**WHAT YOU WILL DO**: Reproduce each line exactly. Skip none.

--- Start GIVEN INFORMATION ---

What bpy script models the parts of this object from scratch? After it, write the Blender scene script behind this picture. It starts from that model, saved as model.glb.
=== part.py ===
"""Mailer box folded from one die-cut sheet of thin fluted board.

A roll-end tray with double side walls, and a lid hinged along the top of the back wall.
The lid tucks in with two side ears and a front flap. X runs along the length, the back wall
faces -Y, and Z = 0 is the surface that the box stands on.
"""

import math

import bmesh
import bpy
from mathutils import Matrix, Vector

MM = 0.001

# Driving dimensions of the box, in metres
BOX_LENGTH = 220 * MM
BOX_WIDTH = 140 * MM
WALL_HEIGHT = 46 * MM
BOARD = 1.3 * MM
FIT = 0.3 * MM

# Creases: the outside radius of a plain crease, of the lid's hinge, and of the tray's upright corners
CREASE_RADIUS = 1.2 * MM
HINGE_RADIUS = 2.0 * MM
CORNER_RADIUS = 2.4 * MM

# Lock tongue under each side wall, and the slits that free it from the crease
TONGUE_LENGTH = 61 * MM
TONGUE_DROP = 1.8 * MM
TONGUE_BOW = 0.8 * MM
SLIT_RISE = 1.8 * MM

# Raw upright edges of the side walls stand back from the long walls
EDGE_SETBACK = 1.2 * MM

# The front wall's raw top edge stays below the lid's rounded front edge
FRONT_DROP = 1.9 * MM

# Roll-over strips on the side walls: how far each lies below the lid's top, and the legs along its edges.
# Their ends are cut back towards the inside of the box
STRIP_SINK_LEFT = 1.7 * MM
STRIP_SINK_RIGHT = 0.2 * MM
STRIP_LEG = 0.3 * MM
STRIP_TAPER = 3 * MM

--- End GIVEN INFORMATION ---

**RESULT OF THIS EXERCISE**:
What bpy script models the parts of this object from scratch? After it, write the Blender scene script behind this picture. It starts from that model, saved as model.glb.
=== part.py ===
"""Mailer box folded from one die-cut sheet of thin fluted board.

A roll-end tray with double side walls, and a lid hinged along the top of the back wall.
The lid tucks in with two side ears and a front flap. X runs along the length, the back wall
faces -Y, and Z = 0 is the surface that the box stands on.
"""

import math

import bmesh
import bpy
from mathutils import Matrix, Vector

MM = 0.001

# Driving dimensions of the box, in metres
BOX_LENGTH = 220 * MM
BOX_WIDTH = 140 * MM
WALL_HEIGHT = 46 * MM
BOARD = 1.3 * MM
FIT = 0.3 * MM

# Creases: the outside radius of a plain crease, of the lid's hinge, and of the tray's upright corners
CREASE_RADIUS = 1.2 * MM
HINGE_RADIUS = 2.0 * MM
CORNER_RADIUS = 2.4 * MM

# Lock tongue under each side wall, and the slits that free it from the crease
TONGUE_LENGTH = 61 * MM
TONGUE_DROP = 1.8 * MM
TONGUE_BOW = 0.8 * MM
SLIT_RISE = 1.8 * MM

# Raw upright edges of the side walls stand back from the long walls
EDGE_SETBACK = 1.2 * MM

# The front wall's raw top edge stays below the lid's rounded front edge
FRONT_DROP = 1.9 * MM

# Roll-over strips on the side walls: how far each lies below the lid's top, and the legs along its edges.
# Their ends are cut back towards the inside of the box
STRIP_SINK_LEFT = 1.7 * MM
STRIP_SINK_RIGHT = 0.2 * MM
STRIP_LEG = 0.3 * MM
STRIP_TAPER = 3 * MM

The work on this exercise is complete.